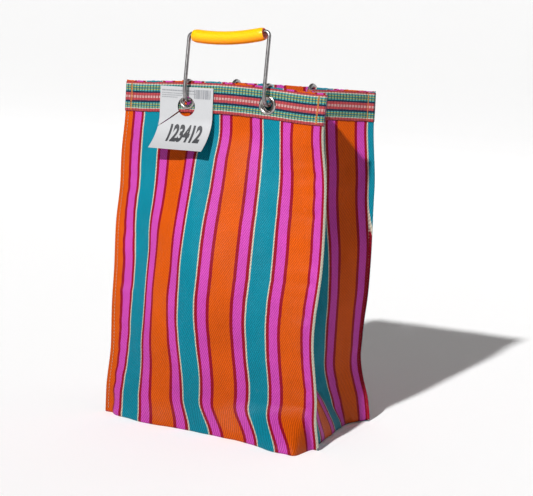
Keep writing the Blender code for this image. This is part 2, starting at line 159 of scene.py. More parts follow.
# Eyelets and handles
EYELET_RADIUS = 0.0125
BORE_RADIUS = 0.0066
CROWN_RADIUS = 0.00225
WIRE_RADIUS = 0.0025
LEG_SPACING = 0.12
EYE_RADIUS = 0.013
EYE_TURN = radians(304)
BAR_HEIGHT = 0.073
BEND_RADIUS = 0.006
BAR_SAG = 0.0045
GRIP_LENGTH = 0.104
BAR_TILT = atan(4 * BAR_SAG / GRIP_LENGTH)
GRIP_RADIUS = 0.00875
GRIP_BORE = 0.0055
GRIP_SIDES, GRIP_STEPS = 40, 40
GRIP_LIP = (0.0012, 0.0004, 0.0001)
HANDLES = {
    # facing, middle, fold towards the inside, rise of the left and right leg, shift inward of the left leg
    "front": (-1, 0.004, radians(6), 0.0015, 0.0075, 0.002),
    "back": (1, -0.003, radians(178.5), 0, 0, 0),
}
EYE_DEPTH = MOUTH_DEPTH / 2 + GAP

# Swing tag
TAG_WIDTH = 0.081
TAG_LENGTH = 0.088
TAG = 0.0004
TAG_HOLE_RADIUS = 0.0132
TAG_HOLE_SHIFT = 0.001
TAG_HOLE_DROP = 0.0083
TAG_CURL = 0.027
TAG_FLAT_LENGTH = 0.04
SLIT_ANGLE = radians(-146)
SLIT_HALF_WIDTH = 0.0011
SLIT_TAPER = 0.012
SMALL_PRINT = (
    # lines of dashes: distance down, height, right end
    (0.0045, 0.0016, 0.014), (0.0085, 0.001, 0.013), (0.0112, 0.001, -0.006), (0.0139, 0.001, -0.014),
)

# Stitches: (length, radius of the thread)
END_STITCH = (0.0032, 0.00042)
SEAM_STITCH = (0.0034, 0.00036)
SEAM_PITCH = 0.0046
STITCH_STAND = GAP + BAND + 0.0002
DOUBLED = (-0.0007, 0.0007)

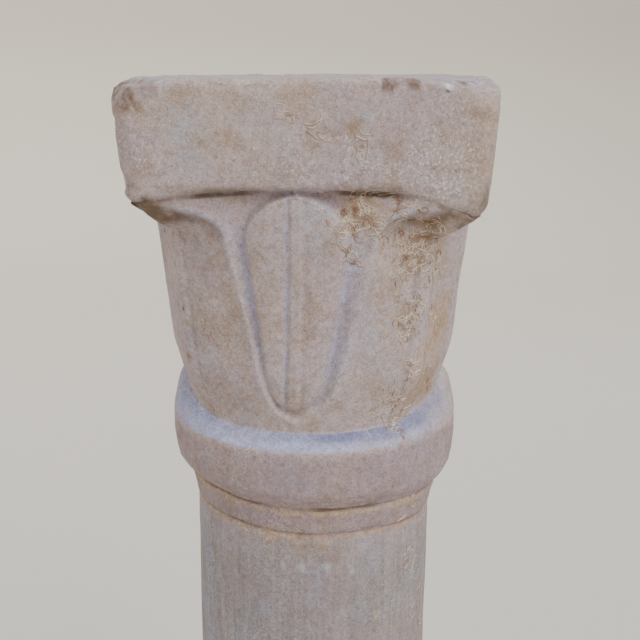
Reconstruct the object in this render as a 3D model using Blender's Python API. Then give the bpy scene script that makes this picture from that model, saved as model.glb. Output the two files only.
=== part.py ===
"""A small marble column, carved from one block.

From the top down it has a square abacus with worn edges, a round bell carved with a
pointed leaf on each face and a broad leaf on each corner, a ring with a fillet under it,
a plain round shaft, and a plain base of a fillet, a torus and a square plinth.

The surface is a stack of closed sections. A section has the same number of points at
every height, and each point is a radius and a height for its angle about the axis.
Depths are measured down from the top face. Angle 0 is the front, towards -Y.
"""

import math

import bmesh
import bpy
import numpy as np

# Whole column, metres
COLUMN_HEIGHT = 1.120

# Abacus: the square block on top
ABACUS_WIDTH = 0.2465
ABACUS_TAPER = 0.0056         # how far each face curves in from top to bottom
ABACUS_HEIGHT = 0.0715        # at the middle of a face
ABACUS_CORNER_DROP = 0.009    # how much lower the block's edge is at its corners
FRONT_RIGHT_DROP = 0.007      # and how much lower still at the front right corner
FRONT_RIGHT_REACH = 0.30      # radians either side of that corner
ABACUS_CORNER_RADIUS = 0.015  # the vertical corners, worn round, in plan
TOP_EDGE_WEAR = 0.005         # radius of the upper edge, worn round
LOWER_EDGE_WEAR = 0.0028      # the lower edge, worn to a small bevel
TOP_CORNER_WEAR = 0.007       # extra wear where the upper edge meets a corner
ABACUS_TWIST = math.radians(3.0)   # the block sits a little askew on the leaves
UNDERCUT = 0.003              # how far the leaves stand back from the block's face

# Bell, measured from the abacus down to the ring
BELL_HEIGHT = 0.1700
BELL_TOP_RADIUS = 0.1210
BELL_FOOT_RADIUS = 0.0995
CORNER_FULLNESS = 0.18        # how square the bell stays down to the last quarter
FULLNESS_END = 0.75           # share of the bell's height where the squareness starts to fade
CORNER_FLARE_LENGTH = 0.0265  # height over which the corners sweep out under the block
CORNER_FLARE_POWER = 1.2      # 1 for a straight slope, more for a bulging one
TWIST_END = 0.30              # share of the bell's height where the block's twist and drop have faded
RISE_START = 0.65             # share of the bell's height where the ring's climb starts

# Leaf in the middle of each face
LEAF_HALF_ANGLE = math.radians(17.8)
LEAF_TOP = 0.0025             # from the block down to the leaf's round head
LEAF_HEAD = 0.034             # from the block down to the leaf's widest place
LEAF_LENGTH = 0.1545          # from the block down to its tip
LEAF_NARROWING = 0.45         # share of the width that it loses above the blunt tip
LEAF_TIP_POWER = 12           # the higher, the blunter the tip
LEAF_TURN = math.radians(0.3)      # the head sits a little to the right of the face's middle
LEAF_LEAN = math.radians(-2.4)     # and the tip leans to the left
LEAF_WALL = 0.0060            # width of the leaf's sloping side
LEAF_SET_BACK = 0.0008        # how far the leaf stands back from the bell
LEAF_SWELL = 0.0016           # each half of the leaf swells a little
RIB_HALF_WIDTH = 0.0053
RIB_FLANK = 0.0022
RIB_HEIGHT = 0.0016

# Broad leaves on the corners
CORNER_LEAF_ANGLE = math.radians(23.7)
CORNER_LEAF_TURN = math.radians(1.4)
CORNER_LEAF_NARROWING = 0.53  # how much nearer the edges come to the face's middle above the tip
CORNER_LEAF_SWING = 0.036     # height over which the edge swings out to the corner
CORNER_SWING_POWER = 2.6      # the higher, the flatter the edge runs out to the corner
CORNER_TIP_POWER = 10         # the higher, the blunter the channel's foot
CORNER_LEAF_TIP = 0.162       # depth in the bell where the edges meet below the leaf
CORNER_LEAF_DISH = 0.0040     # hollow of the leaf under the block
CORNER_DISH_TOP = 0.012       # depth where that hollow is full
CORNER_DISH_LENGTH = 0.070    # height over which it fades
CORNER_RIB_HALF_ANGLE = math.radians(3.0)
CORNER_RIB_HEIGHT = 0.0013
CHANNEL_DEPTH = 0.0048        # the channel between the leaves
HOLLOW_DEPTH = 0.0058         # further depth of the hollow under the block
HOLLOW_LENGTH = 0.042         # how far down the hollow runs out into the channel

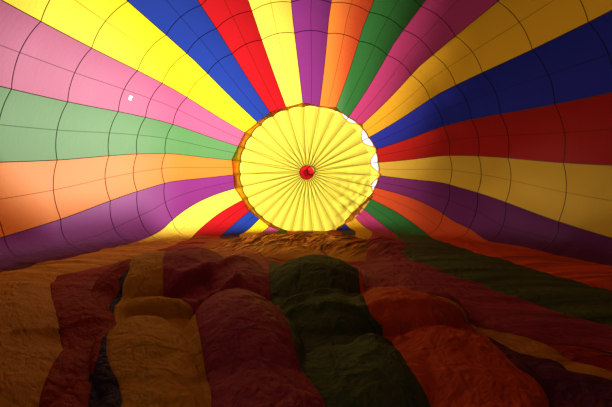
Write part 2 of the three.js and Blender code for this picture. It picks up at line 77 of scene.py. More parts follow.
# Where the seams lie on the ground, in metres right of the middle, at distances from the crown
GROUND_STATIONS = (3.5, 8.0, 11.0, 13.5, 15.2, 16.25, 16.9)
GROUND_SEAMS = {
    24: (7.0, 7.45, 7.45, 7.0, 5.9, 5.05, 4.5),
    25: (5.62, 5.4, 5.45, 5.4, 5.1, 4.6, 4.1),
    26: (4.05, 3.2, 3.25, 3.75, 4.35, 4.2, 3.6),
    27: (2.8, 1.9, 1.35, 1.4, 2.95, 3.85, 3.2),
    28: (2.04, 0.5, 1.35, 1.4, 2.9, 3.65, 3.05),
    29: (1.46, 0.45, 1.35, 1.4, 2.86, 3.45, 2.85),
    30: (0.9, 0.4, 1.35, 1.4, 2.7, 3.1, 2.55),
    31: (0.25, -1.66, 1.35, 1.4, 2.3, 2.85, 2.3),
    0: (0.1, -1.7, 1.25, 1.3, 2.12, 1.85, 1.48),
    1: (-1.0, -1.74, 1.2, 0.98, 1.01, 0.99, 0.76),
    2: (-1.55, -1.78, -0.85, -0.45, -0.12, 0.17, 0.13),
    3: (-2.1, -3.2, -3.15, -2.1, -1.13, -0.76, -0.56),
    4: (-2.8, -4.2, -3.95, -2.86, -2.05, -1.44, -1.1),
    5: (-3.7, -4.4, -4.15, -3.04, -2.24, -1.72, -1.31),
    6: (-5.1, -4.9, -5.4, -4.0, -2.65, -2.11, -1.61),
    7: (-6.6, -6.9, -6.85, -6.6, -5.4, -4.7, -4.3),
}
MORE_PLACES = {
    24: ((4.5, 7.2), (5.7, 7.05), (7.0, 7.42)),
    25: ((6.0, 5.62), (8.5, 5.35), (10.5, 5.5), (12.0, 5.39), (12.8, 5.4)),
    28: ((4.6, 1.2), (6.0, 0.6), (9.3, 0.6)),
    29: ((4.6, 0.8), (6.0, 0.55), (9.3, 0.55)),
    30: ((4.6, 0.6), (6.0, 0.5), (9.3, 0.5)),
    31: ((4.5, -1.5), (6.0, -1.95), (9.3, -1.2), (9.8, -0.6), (10.5, 1.25)),
    0: ((4.5, -1.58), (6.0, -1.98), (9.3, -1.25), (9.8, -0.7), (10.5, 1.2), (12.2, 1.1),
        (13.0, 1.0), (13.76, 1.41), (14.2, 1.61)),
    1: ((4.5, -1.62), (6.0, -2.02), (9.3, -1.3), (9.9, -0.8), (10.6, 1.15)),
    2: ((4.5, -1.75), (6.0, -2.05), (9.2, -1.36), (9.8, -0.95)),
    3: ((4.5, -2.3), (5.5, -2.6), (7.2, -2.7)),
    4: ((4.5, -2.75), (5.5, -2.72), (7.2, -2.78)),
    5: ((5.0, -2.8), (7.2, -2.85)),
}
TUCKED_SEAMS = range(27, GORES)  # they lie under the edge of gore 1 in the stretch below
TUCKED_FROM, TUCKED_TO = (9.9, 0.5), (14.4, 0.3)
SEAM_GAP = 0.003  # seams that are hidden in one fold stay this far apart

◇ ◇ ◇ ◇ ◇

Copy every line of the listing that includes the string "this".

Keep writing the Blender code for this image. This is part 2, starting at line 159 of scene.py. More parts follow.
Reconstruct the object in this render as a 3D model using Blender's Python API. Then give the bpy scene script that makes this picture from that model, saved as model.glb. Output the two files only.
Write part 2 of the three.js and Blender code for this picture. It picks up at line 77 of scene.py. More parts follow.
SEAM_GAP = 0.003  # seams that are hidden in one fold stay this far apart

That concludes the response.